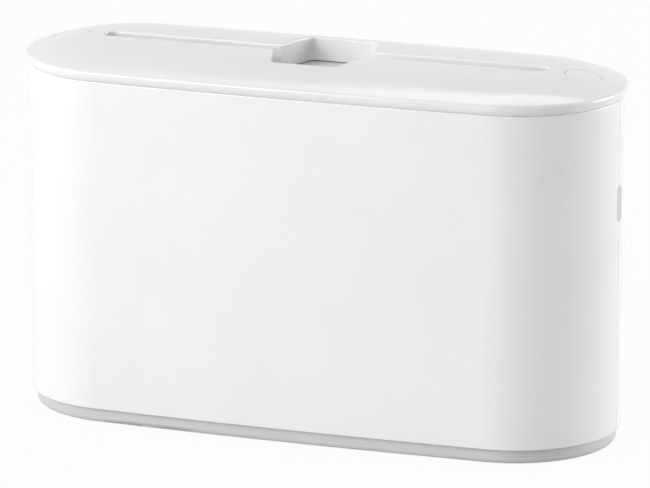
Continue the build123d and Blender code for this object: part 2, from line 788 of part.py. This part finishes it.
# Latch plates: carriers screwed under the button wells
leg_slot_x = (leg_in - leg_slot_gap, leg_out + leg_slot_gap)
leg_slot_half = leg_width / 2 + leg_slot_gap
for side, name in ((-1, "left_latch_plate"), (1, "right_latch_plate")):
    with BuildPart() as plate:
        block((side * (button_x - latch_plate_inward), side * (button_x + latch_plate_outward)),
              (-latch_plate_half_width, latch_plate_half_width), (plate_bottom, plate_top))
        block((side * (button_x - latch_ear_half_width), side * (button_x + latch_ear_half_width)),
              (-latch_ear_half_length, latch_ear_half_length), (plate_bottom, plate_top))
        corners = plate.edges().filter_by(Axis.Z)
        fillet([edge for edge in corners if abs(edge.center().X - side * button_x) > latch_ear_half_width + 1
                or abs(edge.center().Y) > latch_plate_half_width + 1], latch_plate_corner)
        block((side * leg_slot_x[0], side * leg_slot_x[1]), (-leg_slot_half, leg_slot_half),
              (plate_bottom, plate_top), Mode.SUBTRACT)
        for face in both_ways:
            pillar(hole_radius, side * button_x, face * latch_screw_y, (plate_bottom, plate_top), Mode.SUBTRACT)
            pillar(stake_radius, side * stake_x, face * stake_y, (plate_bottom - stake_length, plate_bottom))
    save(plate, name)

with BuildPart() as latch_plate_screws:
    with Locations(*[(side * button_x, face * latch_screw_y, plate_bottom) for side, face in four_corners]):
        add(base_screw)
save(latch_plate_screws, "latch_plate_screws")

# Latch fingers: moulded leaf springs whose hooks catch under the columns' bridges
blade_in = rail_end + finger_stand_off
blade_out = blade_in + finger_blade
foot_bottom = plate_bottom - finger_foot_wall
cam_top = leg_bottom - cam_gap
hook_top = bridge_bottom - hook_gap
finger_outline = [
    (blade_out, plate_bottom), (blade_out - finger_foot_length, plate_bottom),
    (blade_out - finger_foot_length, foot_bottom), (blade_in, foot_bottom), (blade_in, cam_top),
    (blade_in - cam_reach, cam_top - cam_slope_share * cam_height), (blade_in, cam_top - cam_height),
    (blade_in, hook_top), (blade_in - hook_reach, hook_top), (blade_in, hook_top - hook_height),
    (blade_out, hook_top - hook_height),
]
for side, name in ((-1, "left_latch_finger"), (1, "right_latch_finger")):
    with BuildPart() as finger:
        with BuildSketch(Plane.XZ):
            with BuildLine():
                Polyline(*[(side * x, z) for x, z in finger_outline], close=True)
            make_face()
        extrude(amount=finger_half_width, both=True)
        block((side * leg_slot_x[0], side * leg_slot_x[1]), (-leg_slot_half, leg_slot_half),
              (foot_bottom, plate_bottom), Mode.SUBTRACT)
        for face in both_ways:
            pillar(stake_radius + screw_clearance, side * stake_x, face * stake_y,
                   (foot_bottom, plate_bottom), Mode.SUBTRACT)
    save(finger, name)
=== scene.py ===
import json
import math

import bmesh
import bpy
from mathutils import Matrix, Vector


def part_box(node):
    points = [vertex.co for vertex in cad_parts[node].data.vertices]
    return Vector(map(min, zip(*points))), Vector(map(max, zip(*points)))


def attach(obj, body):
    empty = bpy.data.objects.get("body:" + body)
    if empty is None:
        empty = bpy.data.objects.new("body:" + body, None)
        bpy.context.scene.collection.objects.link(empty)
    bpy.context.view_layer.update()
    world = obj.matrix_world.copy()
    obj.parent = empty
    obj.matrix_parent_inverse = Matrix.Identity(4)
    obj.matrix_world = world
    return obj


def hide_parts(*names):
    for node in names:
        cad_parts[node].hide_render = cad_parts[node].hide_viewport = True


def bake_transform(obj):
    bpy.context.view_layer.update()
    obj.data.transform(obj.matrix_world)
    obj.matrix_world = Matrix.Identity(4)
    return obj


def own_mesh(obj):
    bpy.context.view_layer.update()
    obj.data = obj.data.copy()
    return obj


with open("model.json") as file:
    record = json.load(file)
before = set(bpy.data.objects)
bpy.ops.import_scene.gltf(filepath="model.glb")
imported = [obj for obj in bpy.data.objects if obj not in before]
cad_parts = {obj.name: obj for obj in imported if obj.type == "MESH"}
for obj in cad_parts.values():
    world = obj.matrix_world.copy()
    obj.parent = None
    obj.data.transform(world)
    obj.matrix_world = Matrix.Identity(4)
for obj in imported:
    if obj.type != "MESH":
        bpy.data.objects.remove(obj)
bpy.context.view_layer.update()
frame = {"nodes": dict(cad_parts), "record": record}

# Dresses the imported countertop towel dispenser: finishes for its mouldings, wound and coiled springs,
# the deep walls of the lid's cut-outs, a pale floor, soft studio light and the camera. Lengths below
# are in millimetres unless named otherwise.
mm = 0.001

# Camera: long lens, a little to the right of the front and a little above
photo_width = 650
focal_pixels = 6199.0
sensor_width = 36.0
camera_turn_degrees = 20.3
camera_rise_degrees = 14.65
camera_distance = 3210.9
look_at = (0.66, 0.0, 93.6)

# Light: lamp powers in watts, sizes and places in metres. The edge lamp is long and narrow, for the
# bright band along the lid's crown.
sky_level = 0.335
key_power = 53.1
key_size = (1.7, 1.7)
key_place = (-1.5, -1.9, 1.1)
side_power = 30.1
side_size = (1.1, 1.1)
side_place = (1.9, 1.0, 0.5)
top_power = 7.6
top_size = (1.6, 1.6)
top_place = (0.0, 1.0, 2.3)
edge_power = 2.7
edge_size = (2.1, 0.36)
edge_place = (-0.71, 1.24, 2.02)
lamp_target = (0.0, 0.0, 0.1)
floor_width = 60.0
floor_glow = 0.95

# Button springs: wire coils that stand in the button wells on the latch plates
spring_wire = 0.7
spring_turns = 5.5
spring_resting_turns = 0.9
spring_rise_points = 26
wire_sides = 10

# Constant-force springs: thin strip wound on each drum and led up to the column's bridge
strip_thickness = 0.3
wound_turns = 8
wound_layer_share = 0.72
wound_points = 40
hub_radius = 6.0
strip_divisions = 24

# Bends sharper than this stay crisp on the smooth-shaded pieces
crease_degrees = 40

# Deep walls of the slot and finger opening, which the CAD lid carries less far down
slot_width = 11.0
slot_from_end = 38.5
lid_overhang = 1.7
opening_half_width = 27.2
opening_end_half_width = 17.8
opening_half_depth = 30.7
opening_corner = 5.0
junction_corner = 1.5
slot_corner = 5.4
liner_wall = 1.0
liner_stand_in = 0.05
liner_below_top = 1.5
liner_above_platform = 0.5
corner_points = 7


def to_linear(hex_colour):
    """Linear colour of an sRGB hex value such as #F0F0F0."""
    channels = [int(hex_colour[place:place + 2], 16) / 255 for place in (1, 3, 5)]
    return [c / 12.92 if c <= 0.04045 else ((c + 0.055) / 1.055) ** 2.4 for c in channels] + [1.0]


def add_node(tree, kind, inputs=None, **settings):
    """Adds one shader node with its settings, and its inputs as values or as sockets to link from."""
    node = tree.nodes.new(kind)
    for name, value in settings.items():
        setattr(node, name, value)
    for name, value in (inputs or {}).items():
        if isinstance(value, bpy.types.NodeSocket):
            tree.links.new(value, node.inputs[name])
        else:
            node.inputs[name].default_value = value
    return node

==

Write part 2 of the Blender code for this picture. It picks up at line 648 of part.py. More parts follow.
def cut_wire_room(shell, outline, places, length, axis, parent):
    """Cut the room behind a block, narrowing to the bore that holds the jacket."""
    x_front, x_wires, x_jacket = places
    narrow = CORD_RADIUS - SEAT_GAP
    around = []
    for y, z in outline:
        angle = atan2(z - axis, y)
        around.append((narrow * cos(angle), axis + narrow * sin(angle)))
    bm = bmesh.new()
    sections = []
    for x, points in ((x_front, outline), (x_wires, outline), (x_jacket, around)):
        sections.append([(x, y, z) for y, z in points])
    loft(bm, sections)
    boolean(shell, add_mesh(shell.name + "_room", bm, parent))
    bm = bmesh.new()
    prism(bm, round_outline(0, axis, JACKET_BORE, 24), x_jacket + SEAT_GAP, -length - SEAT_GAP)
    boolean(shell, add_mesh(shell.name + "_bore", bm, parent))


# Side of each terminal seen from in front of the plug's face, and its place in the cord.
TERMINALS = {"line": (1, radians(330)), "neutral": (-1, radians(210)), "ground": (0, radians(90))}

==

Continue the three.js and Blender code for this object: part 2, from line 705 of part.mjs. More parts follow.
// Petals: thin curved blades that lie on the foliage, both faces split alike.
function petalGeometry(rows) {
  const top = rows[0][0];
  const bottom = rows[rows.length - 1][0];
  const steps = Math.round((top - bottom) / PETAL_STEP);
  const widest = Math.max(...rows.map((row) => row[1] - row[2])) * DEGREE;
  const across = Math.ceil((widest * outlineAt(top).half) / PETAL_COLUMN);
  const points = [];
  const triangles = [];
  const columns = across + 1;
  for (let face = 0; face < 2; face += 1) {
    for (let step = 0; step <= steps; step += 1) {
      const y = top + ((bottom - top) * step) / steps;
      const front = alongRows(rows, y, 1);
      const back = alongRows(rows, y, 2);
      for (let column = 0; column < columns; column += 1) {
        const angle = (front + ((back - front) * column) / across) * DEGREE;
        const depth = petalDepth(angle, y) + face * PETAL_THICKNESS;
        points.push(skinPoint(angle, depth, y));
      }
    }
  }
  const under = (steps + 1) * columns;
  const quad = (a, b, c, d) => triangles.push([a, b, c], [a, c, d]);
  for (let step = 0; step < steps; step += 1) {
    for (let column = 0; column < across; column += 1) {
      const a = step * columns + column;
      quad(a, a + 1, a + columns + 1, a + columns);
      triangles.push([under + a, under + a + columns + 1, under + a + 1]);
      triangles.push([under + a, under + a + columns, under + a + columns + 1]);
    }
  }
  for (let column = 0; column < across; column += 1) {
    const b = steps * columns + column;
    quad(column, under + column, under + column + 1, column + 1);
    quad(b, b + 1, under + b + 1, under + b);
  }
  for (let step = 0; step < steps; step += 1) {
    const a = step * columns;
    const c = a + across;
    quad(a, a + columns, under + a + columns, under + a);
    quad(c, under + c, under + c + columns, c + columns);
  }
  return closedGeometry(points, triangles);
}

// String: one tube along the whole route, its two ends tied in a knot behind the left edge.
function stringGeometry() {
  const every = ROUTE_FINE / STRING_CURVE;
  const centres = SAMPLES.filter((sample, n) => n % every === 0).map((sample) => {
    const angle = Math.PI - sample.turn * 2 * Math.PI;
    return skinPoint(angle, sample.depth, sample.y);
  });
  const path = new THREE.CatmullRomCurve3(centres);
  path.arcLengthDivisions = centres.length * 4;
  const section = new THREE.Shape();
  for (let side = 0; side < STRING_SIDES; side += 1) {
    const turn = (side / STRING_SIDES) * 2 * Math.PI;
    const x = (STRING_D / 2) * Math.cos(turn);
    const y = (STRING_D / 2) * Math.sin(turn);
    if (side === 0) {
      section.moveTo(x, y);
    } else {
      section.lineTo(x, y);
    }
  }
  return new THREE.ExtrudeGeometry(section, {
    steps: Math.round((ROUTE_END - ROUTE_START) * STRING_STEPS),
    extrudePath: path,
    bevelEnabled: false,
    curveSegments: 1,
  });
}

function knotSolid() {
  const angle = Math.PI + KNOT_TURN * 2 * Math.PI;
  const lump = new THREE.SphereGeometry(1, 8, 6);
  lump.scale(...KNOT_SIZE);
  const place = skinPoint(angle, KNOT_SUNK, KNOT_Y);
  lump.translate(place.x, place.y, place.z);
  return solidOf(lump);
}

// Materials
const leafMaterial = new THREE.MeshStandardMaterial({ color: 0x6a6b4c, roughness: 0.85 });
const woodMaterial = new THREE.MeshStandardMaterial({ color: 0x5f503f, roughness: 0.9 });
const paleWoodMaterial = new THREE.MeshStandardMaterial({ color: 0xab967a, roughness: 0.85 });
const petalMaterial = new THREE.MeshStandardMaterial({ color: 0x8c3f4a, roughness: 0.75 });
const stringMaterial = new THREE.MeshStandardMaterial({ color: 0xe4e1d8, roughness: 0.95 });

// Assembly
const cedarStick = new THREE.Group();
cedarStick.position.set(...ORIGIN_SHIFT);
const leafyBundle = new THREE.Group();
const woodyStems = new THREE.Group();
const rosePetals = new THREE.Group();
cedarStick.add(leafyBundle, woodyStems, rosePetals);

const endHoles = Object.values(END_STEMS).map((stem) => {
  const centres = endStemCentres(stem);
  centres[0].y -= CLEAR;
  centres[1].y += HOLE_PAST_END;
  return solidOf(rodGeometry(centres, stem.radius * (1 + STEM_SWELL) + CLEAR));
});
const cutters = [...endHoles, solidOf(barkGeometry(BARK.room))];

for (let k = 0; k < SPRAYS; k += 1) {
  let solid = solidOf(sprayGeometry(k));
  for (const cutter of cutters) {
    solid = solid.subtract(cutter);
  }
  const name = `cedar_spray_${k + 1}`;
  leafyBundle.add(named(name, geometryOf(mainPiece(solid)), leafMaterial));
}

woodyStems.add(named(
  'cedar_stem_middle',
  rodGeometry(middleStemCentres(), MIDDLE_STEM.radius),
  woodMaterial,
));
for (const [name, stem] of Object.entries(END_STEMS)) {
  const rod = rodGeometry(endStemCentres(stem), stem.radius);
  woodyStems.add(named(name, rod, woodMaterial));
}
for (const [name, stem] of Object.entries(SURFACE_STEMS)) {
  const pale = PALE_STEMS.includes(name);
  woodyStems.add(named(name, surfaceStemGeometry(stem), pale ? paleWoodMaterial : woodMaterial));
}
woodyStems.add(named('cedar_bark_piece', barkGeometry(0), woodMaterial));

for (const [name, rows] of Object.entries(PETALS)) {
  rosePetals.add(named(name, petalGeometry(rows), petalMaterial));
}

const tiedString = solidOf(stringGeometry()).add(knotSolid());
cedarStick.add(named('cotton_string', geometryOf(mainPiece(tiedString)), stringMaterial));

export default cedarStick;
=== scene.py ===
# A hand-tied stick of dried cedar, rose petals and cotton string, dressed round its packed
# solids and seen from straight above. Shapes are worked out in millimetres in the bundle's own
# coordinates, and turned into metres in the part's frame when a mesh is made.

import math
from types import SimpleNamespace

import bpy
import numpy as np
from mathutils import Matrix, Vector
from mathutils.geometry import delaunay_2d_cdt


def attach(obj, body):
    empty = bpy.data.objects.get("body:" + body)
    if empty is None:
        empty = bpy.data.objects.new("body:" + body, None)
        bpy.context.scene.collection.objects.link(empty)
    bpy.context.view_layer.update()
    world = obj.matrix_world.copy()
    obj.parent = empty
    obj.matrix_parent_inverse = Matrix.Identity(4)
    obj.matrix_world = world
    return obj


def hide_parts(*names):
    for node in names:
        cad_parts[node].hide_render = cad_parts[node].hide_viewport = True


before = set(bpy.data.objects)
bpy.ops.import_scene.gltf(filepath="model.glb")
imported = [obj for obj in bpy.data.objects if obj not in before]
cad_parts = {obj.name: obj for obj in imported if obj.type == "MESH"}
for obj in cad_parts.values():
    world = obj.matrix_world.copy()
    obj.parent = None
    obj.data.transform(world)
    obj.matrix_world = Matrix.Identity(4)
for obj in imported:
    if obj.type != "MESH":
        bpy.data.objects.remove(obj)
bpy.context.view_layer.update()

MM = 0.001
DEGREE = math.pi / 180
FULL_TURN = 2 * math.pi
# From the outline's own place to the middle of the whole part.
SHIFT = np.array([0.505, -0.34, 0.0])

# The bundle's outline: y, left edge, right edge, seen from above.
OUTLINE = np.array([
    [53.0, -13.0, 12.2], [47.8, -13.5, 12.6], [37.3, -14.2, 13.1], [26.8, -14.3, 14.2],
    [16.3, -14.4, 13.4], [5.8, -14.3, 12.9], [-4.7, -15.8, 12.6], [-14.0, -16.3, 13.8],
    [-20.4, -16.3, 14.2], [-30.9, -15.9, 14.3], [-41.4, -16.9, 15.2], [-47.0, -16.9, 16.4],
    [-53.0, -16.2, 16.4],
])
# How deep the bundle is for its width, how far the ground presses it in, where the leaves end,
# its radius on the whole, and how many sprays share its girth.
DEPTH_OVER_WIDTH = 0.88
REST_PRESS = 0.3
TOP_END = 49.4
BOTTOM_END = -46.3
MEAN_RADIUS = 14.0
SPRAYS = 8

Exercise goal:
Within the listing above, extract exactly the lines from the line with "Continue the build123d" to the line with "save(plate, name)", the two named lines included, and no others.

The completed task:
Continue the build123d and Blender code for this object: part 2, from line 788 of part.py. This part finishes it.
# Latch plates: carriers screwed under the button wells
leg_slot_x = (leg_in - leg_slot_gap, leg_out + leg_slot_gap)
leg_slot_half = leg_width / 2 + leg_slot_gap
for side, name in ((-1, "left_latch_plate"), (1, "right_latch_plate")):
    with BuildPart() as plate:
        block((side * (button_x - latch_plate_inward), side * (button_x + latch_plate_outward)),
              (-latch_plate_half_width, latch_plate_half_width), (plate_bottom, plate_top))
        block((side * (button_x - latch_ear_half_width), side * (button_x + latch_ear_half_width)),
              (-latch_ear_half_length, latch_ear_half_length), (plate_bottom, plate_top))
        corners = plate.edges().filter_by(Axis.Z)
        fillet([edge for edge in corners if abs(edge.center().X - side * button_x) > latch_ear_half_width + 1
                or abs(edge.center().Y) > latch_plate_half_width + 1], latch_plate_corner)
        block((side * leg_slot_x[0], side * leg_slot_x[1]), (-leg_slot_half, leg_slot_half),
              (plate_bottom, plate_top), Mode.SUBTRACT)
        for face in both_ways:
            pillar(hole_radius, side * button_x, face * latch_screw_y, (plate_bottom, plate_top), Mode.SUBTRACT)
            pillar(stake_radius, side * stake_x, face * stake_y, (plate_bottom - stake_length, plate_bottom))
    save(plate, name)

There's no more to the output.